Turns out many insurers are still helping fossil fuel companies boost production by underwriting new projects and investing in oil and gas. At the same time, some are hiking premiums or backing away from coverage of high-risk properties. Canadian home insurance premiums are expected to rise more than 7% in 2024, according to MyChoice.ca, and the average cost of home insurance in Florida is expected to reach almost US$12,000 this year. In France, up to 2,000 towns were recently left uninsured as insurance companies terminated contracts in response to rising storm damage costs.

“Insurance companies prefer to pass on the costs of the climate crisis to communities and individuals, rather than make those responsible (fossil fuel companies) pay,” wrote London-based Insure Our Future (IOF). This spring, the organization called on Axa to stop insuring export terminals for LNG (liquefied natural gas).

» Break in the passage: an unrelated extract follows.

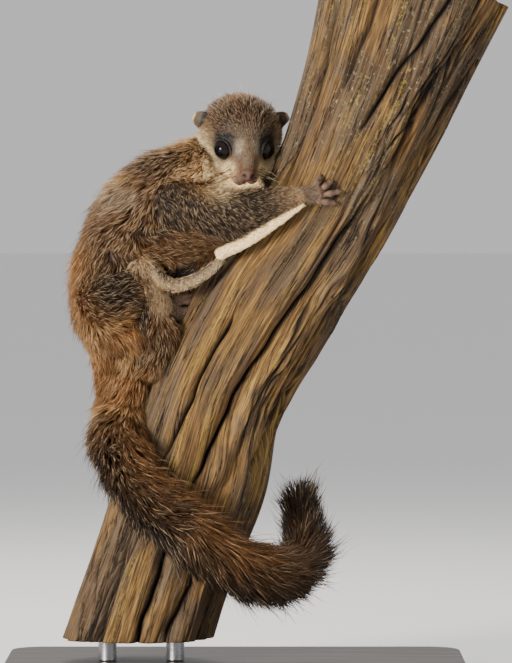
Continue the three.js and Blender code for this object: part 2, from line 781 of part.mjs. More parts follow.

For the last seven years, IOF has ranked the top 10 insurance firms supporting fossil fuel development.

“If insurance companies took climate science seriously, they would fully align their underwriting and investment strategies with a credible 1.5°C pathway,” said Peter Bosshard, the outgoing head of IOF. “They would be suing fossil fuel companies, to make polluters pay for the growing costs of climate disasters and keep insurance affordable for climate-affected communities.”

If insurance companies took climate science seriously, they would fully align their underwriting and investment strategies with a credible 1.5°C pathway.

–Peter Bosshard, Insure our Future

Sixth on the list of the world’s biggest fossil fuel underwriters is Canadian insurer Fairfax Financial, estimated to have earned US$600 million from oil and gas companies in 2022. Founded by Toronto billionaire Prem Watsa, Fairfax acknowledges climate change as an ongoing business risk – but its 2023 annual report notes that property reinsurers “enjoyed another year of meaningful rate increases.”

Fairfax’s business-as-usual attitude is underscored by the fact that it increased its ownership of Dallas-based oil firm Exco Resources to 49%, up from 44% a year ago. Fairfax’s 2023 report boasts that Exco “did plenty of drilling” in 2023 – boosting its oil reserves by more than twice as much as it extracted through production.

No one expects the insurance industry to solve climate change on its own. But it can start by not making things worse.